Moisture instrusion/cable blistering is a concern during the higher peak temperatures inside containment associated with DBAs. FPL originally concluded that this was not a concern because of the assumption that the phenomon would only occur at the higher temperatures associated with MSLB. However, the lower temperatures associated with LOCAs do not preclude this degradation mechanism and could result in a long- term erroneous signal bias.

Regardless, the diverse indications as defined in the EAL tables to evaluate the loss of the fuel clad barrier are also available and provide information on the health of the fuel clad barrier. These pre-existing diverse indication independent from CHRRMs include the core exit thermocouples, dose equivalent 1-131, loss of the core heat removal safety function, and entry into the emergency operating procedure Safety Function Staus Checks.

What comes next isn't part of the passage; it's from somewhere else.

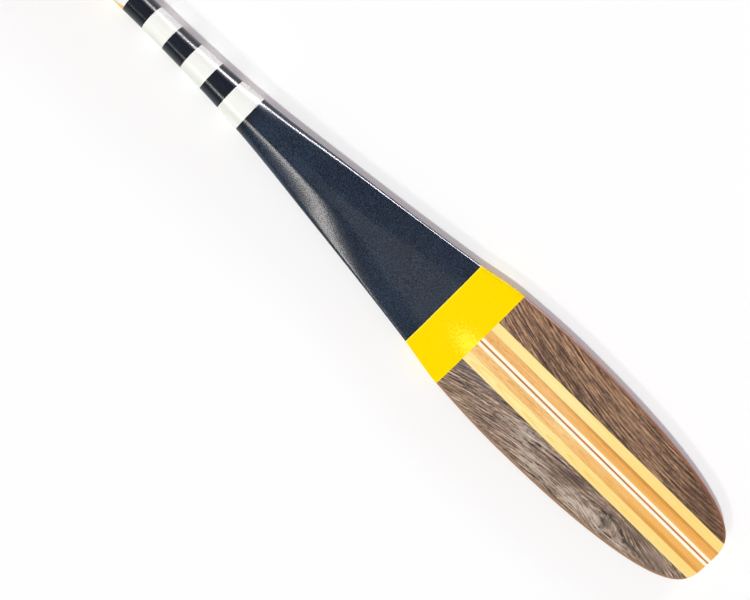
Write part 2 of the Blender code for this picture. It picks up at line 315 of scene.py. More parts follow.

In addition to directing EPlan EAL entry conditions as described above, the CHRRMs also support Emergency Preparedness dose and core damage assessment capabilities. However, dose and core damage assessment continue to be functional without reliance on CHRRMs as the pre-existing procedures and training for members of the Emergency Response Organization and Operations provide diverse means (i.e., core exit thermocouples, reactor vessel water level monitoring system, reactor coolant system activity, and safety function status checks) for obtaining the required information.

Even though the CHRRMs were inoperable during of the time period of concern, diverse indication provides similar information. Therefore this event had no significant impact on the health and safety of the public.

Corrective Actions

1. Alternate pre-planned means for monitoring containment radiation levels were implemented on June 4, 2016.

2. The 14-day TS Special Report for two inoperable CHRRMs channels was submitted on June 16, 2016.

The licensee planned actions listed below have been entered into the site corrective action program. Any changes to the actions will be managed under the corrective action program:

3. FPL is conducting constructability reviews inside containment for cable replacement during the next refueling outages.

4. Based on the constructability reviews and material availability, an implementation schedule will be developed and the more robust coaxial cable design will be installed within the next two refueling outages for each unit.

Failed Component(s) Unit 1: Cable; Manufacturer: Rockestos; Model: RSS-6-104/LD Unit 2: Cable; Manufacturei': Raychem; Model: Flamtrol (XLPE) Similar Events None.